- **GIVEN TASK**
Restate the complete material exactly.

Start PROVIDED DATA

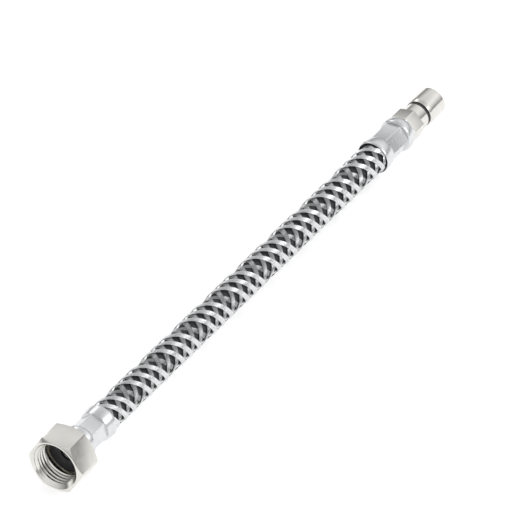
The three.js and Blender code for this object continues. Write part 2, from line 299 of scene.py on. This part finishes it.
SHARP_ANGLE = math.radians(32)
ARC_STEPS = 3
EASING_SHARE = 0.45
ROUND_ANGLES = 144
HEX_SIDES = 6
HEX_SIDE_ANGLE = 60
HEX_HALF_ANGLE = 30
HEX_FLAT_ANGLES = 20
COS_HALF = math.cos(math.radians(HEX_HALF_ANGLE))
SIN_HALF = 0.5
ANGLE_SLACK = 1e-9

# Easings, from the keenest corner to the roundest: how far from it the rounding starts, at most
KEEN = 0.03
FINE = 0.05
CRISP = 0.08
CLEAN = 0.1
NEAT = 0.12
BROKEN = 0.15
SOFT = 0.2
MOULDED = 0.25
ROUNDED = 0.3


def add_piece(name, points, faces, material, body, node=None):
    mesh = bpy.data.meshes.new(name)
    mesh.from_pydata(points, [], faces)
    mesh.materials.append(material)
    mesh.shade_smooth()
    mesh.set_sharp_from_angle(angle=SHARP_ANGLE)
    piece = bpy.data.objects.new(name, mesh)
    bpy.context.scene.collection.objects.link(piece)
    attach(piece, body)
    if node:
        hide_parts(node)
    return piece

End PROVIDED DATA

- **RESULT OF THE EXERCISE**
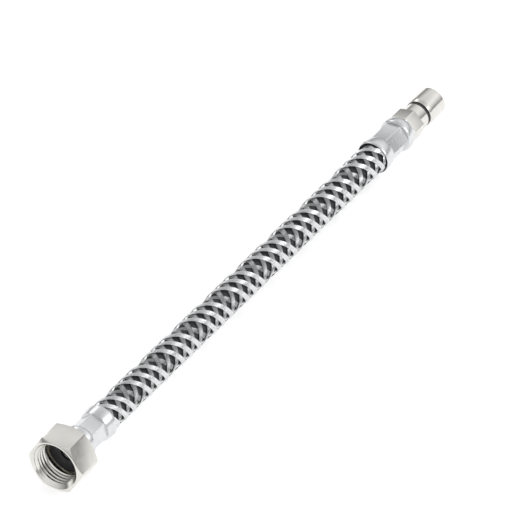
The three.js and Blender code for this object continues. Write part 2, from line 299 of scene.py on. This part finishes it.
SHARP_ANGLE = math.radians(32)
ARC_STEPS = 3
EASING_SHARE = 0.45
ROUND_ANGLES = 144
HEX_SIDES = 6
HEX_SIDE_ANGLE = 60
HEX_HALF_ANGLE = 30
HEX_FLAT_ANGLES = 20
COS_HALF = math.cos(math.radians(HEX_HALF_ANGLE))
SIN_HALF = 0.5
ANGLE_SLACK = 1e-9

# Easings, from the keenest corner to the roundest: how far from it the rounding starts, at most
KEEN = 0.03
FINE = 0.05
CRISP = 0.08
CLEAN = 0.1
NEAT = 0.12
BROKEN = 0.15
SOFT = 0.2
MOULDED = 0.25
ROUNDED = 0.3


def add_piece(name, points, faces, material, body, node=None):
    mesh = bpy.data.meshes.new(name)
    mesh.from_pydata(points, [], faces)
    mesh.materials.append(material)
    mesh.shade_smooth()
    mesh.set_sharp_from_angle(angle=SHARP_ANGLE)
    piece = bpy.data.objects.new(name, mesh)
    bpy.context.scene.collection.objects.link(piece)
    attach(piece, body)
    if node:
        hide_parts(node)
    return piece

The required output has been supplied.